The Congress Party again failed to make any meaningful contribution in Bihar during the crisis. While the party could have served as a glue to keep the RJD and JD(U) from falling out, it instead hoovered indecisively on the sidelines, due to the detached leadership of Rahul Gandhi, the party’s national Vice-President. According to sources, “the Congress’ senior-most leader in Bihar, Ashok Choudhary, was kept waiting for three days before… Gandhi made the time to see him in Delhi earlier this week.” A similar lethargy prevailed earlier this year in the state of Goa, after state elections, where Congress emerged as the largest party, but nonetheless ceded the formation of a government to the BJP, because the latter party acted faster in forming a coalition.
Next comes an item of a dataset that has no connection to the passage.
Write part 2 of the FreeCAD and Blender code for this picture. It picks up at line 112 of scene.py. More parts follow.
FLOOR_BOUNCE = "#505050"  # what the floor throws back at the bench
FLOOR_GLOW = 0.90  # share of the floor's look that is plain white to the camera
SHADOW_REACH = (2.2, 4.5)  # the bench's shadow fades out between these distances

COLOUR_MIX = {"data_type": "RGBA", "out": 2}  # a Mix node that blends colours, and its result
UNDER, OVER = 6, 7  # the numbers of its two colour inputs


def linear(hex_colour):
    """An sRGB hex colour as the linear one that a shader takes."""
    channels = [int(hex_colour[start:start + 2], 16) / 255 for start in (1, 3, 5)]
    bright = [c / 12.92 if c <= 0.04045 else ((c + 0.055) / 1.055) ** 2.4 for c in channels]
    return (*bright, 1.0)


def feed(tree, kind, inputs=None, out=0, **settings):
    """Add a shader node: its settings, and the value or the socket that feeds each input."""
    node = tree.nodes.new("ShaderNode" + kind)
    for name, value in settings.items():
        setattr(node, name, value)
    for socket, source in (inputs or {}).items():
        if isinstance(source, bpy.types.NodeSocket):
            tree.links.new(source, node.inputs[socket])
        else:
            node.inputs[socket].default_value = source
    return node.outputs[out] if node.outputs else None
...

Instead of taking responsibility, Rahul Gandhi accused Nitish Kumar of betrayal and plotting, over the course of three to four months of making his political switch. While it is probable that Nitish Kumar used the corruption allegations against Tejashwi Yadav as a justification for making an opportunistic switch, which isn’t that crazy since the JD(U) was in alliance with the BJP in the past — after all the BJP is on march across India, and everyone wants to be on the winning side — the result is still indicative of the pathetic state of India’s opposition, and the discipline and organization of the BJP, as well as the political caliber of Narendra Modi and the party’s national president, Amit Shah. The BJP’s position is so strong and the party is so likely to win national re-election in 2019 that few parties want to to challenge it in any meaningful way. The collapse of the grand alliance in Bihar makes it unlikely that similar future attempts at such grand alliances, particularly in the state of Uttar Pradesh, or at the national level in 2019, would work. Given the state of things, it would not be disadvantageous for the BJP to call for snap elections in 2018 instead.
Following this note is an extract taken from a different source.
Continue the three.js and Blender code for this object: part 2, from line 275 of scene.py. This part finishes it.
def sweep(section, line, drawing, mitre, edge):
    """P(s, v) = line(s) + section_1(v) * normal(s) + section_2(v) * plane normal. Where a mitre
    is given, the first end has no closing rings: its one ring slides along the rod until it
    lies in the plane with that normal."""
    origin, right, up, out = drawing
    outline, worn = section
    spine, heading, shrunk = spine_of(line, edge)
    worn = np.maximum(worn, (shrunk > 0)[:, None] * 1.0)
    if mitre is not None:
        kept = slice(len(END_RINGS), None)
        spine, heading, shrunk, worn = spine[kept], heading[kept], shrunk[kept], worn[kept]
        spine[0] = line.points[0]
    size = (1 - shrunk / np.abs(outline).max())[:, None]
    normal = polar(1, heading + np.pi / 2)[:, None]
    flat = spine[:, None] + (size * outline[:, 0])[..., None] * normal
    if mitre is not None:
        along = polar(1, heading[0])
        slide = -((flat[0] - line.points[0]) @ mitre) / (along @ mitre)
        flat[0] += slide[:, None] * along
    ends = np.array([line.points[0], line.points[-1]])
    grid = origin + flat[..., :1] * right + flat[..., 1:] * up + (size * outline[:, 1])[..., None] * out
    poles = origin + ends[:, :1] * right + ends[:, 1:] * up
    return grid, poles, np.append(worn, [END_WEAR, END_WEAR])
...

There are now very few states in India where the Congress Party is in power. The most important of these are Punjab and Karnataka. In a handful of other states, particularly West Bengal, Odisha, Tamil Nadu, and Kerala, other parties also hold sway. Yet, the BJP is now more or less dominant over most of India, including the vital Hind-belt. As I predicted earlier this year, India’s political system is now coming to resemble that of Japan’s or Turkey’s, in which a single (right-leaning) party dominates the landscape, winning (free and fair) election after election, partially because of the lack of functional alternatives. Most of those voting for the BJP are not particularly committed Hindutva ideologues, but see the party as their best option, allowing it to gain parliamentary majorities or pluralities in national and local elections. While the BJP has not lived up to the hype with which it was ushered into power with in 2014, in terms of governance, it has far outperformed corruption-laden local outfits and the Congress Party. It has established a narrative of development and national pride that India’s other parties, many of which are tied to caste or region, cannot provide better alternatives to. This message simultaneously resonates with the middle-class and poor, and is generally in line with global trends toward identitarian politics.
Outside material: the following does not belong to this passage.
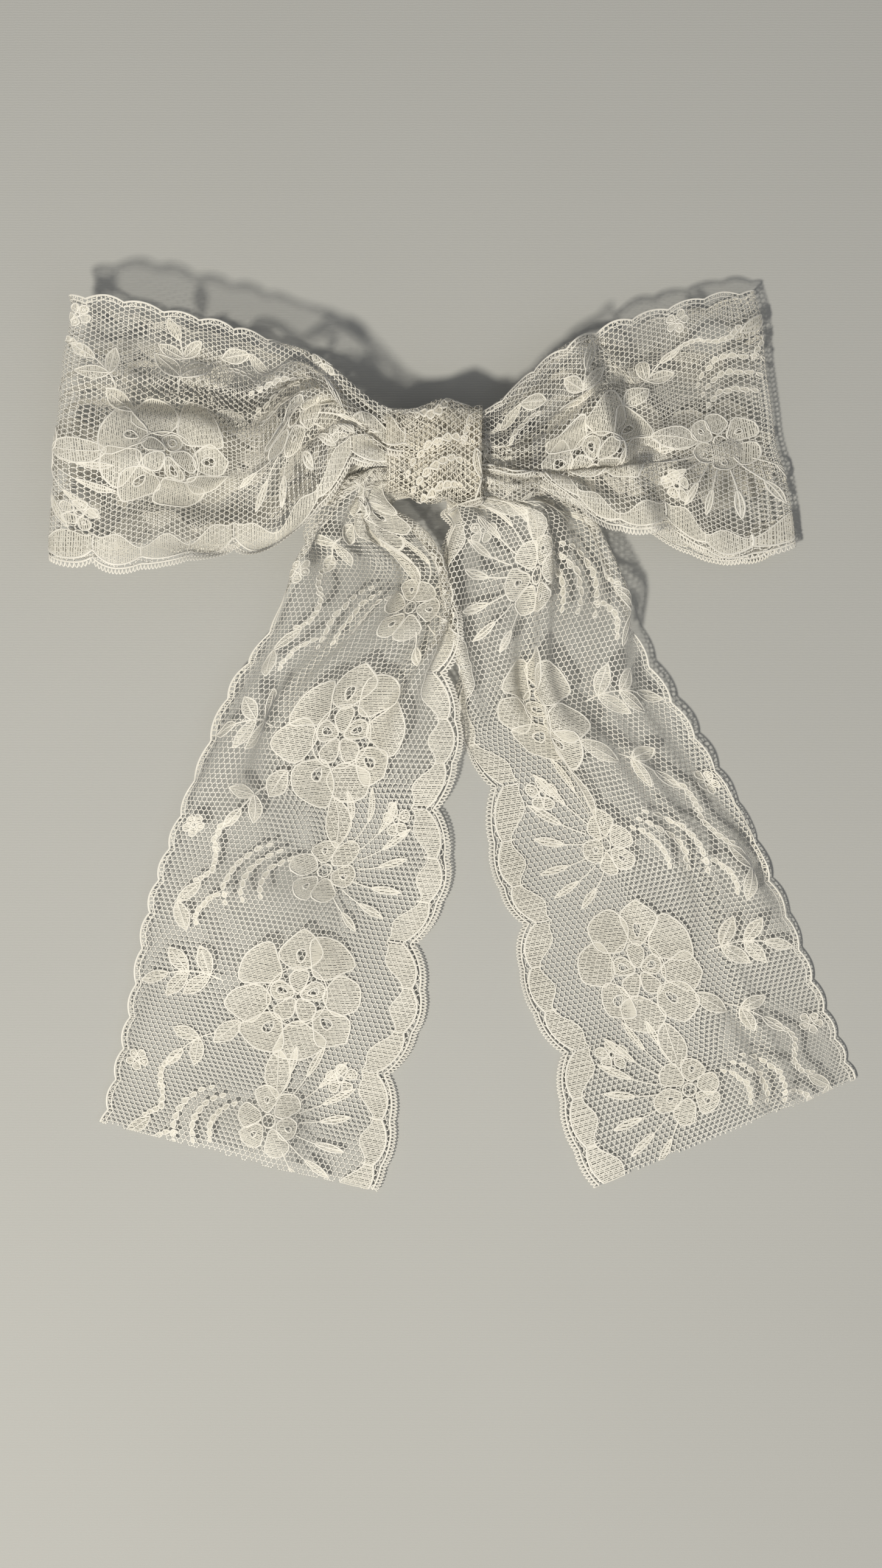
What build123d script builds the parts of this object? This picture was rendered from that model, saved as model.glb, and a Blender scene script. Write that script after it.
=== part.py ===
"""Lace hair bow on a French barrette, lying on its back.

Millimetres. +Z points out of the surface that the bow lies on, +Y towards the top of the
loops, +X to the right. The origin is on the flat back of the clasp arm, under the knot.
"""
from build123d import *
import os

os.makedirs("parts", exist_ok=True)

# ---- lace ----------------------------------------------------------------------------
LACE = 1.2                  # thickness allowed for a ply of lace with its raised cords
NECK_SOLID = 6.0            # the plies are gathered together this far out from the knot
NECK_X = (-12.9, 12.3)      # where the loops meet the waist
NECK_Z = (13.0, 19.6)
LOOP_HIGH = 40.0            # taller than any loop, to cut its outline through
LOOP_ACROSS = 60.0          # further than either edge of a loop, to cut its side view through

KNOT_X = (-12.8, 12.2)      # the knot's left and right sides
KNOT_Y = (-11.0, 10.5)
KNOT_Z = (7.9, 21.5)
KNOT_PLY = 0.8
KNOT_CORNER = 5.0
KNOT_MID = ((KNOT_Y[0] + KNOT_Y[1]) / 2, (KNOT_Z[0] + KNOT_Z[1]) / 2)
KNOT_DEEP = KNOT_Y[1] - KNOT_Y[0]
KNOT_HIGH = KNOT_Z[1] - KNOT_Z[0]
STITCH = (3.0, 0.5)         # length and width of a stitch that closes the wrap behind
STITCH_DEPTH = 0.3
STITCH_PITCH = 4.5
STITCH_SLANT = 70.0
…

As societies modernize, local and sectarian identities give way to larger, more macroscopic identities. The BJP’s success lies, to a large extent, in overcoming the narrow sectarian and caste basis on which many local parties were formed, in order to create a larger Hindu identity; in theory, this identity could encompass 80 percent of India’s population. The BJP has also appealed to Jains, Sikhs, Buddhists, Shia Muslims, and Muslim women in general, to its potential vote bank really encompasses the vast majority of the Indian population except the far-left and Sunni Muslim traditionalists.
Toward this end, the BJP has promoted various individuals from all of India’s caste and linguistic groups to positions of prominence; take, for example, its elevation of a dalit (untouchable), Ram Nath Kovind, as the new president of India. The pressure the BJP is exerting on smaller parties is felt event by its nationalist allies. For example, the Shiv Sena, a Hindu- and Marathi-nationalist party in the state of Maharashtra, while technically a junior ally of the BJP, which runs that state, is increasingly lashing out against it, because it feels as though it is being squeezed out of its political space. Leaders of the erstwhile Maratha Empire, such as Chhatrapati Shivaji, scourge of the Mughals, have now been cast as national Hindu heroes.
Other states, like the Congress-led Karnataka, due for elections in 2018, have stepped up regional nationalism in an attempt to keep the BJP out. Karnataka is a particularly extreme case, because some of the actions of its chief minister, Siddaramaiah, have met with disapproval from the Congress Party at the national level. A panel set up by his government is looking into whether Karnataka can have its own flag. In the context of Indian politics, this has generally been a big no-no: the only state with its own flag is Jammu and Kashmir, which has special status in the Indian constitution. Other states have judiciously avoided establishing their own flags, under the idea that only the Indian flag should be flown on institutions throughout the country. In addition to this issue, an agitation recently disrupted the state capital, Bengaluru, over the alleged “imposition” of Hindi on the city’s metro: signage was in Kannada, English, and Hindi, but strangely enough, the use of Hindi was regarded as an “imposition.” The BJP is often seen as promoting a pan-Indian identity that boils down to “Hindi, Hindu, Hindustan.” Yet, the extremity and timing of these events in Karnataka point to political maneuvering.
Across India, the BJP’s march to dominance continues. It seems that for most other actors, hitching their destinies to lackluster alliances to fight the BJP is an increasingly futile strategy. As the adage goes, “if you can’t beat them, join them.”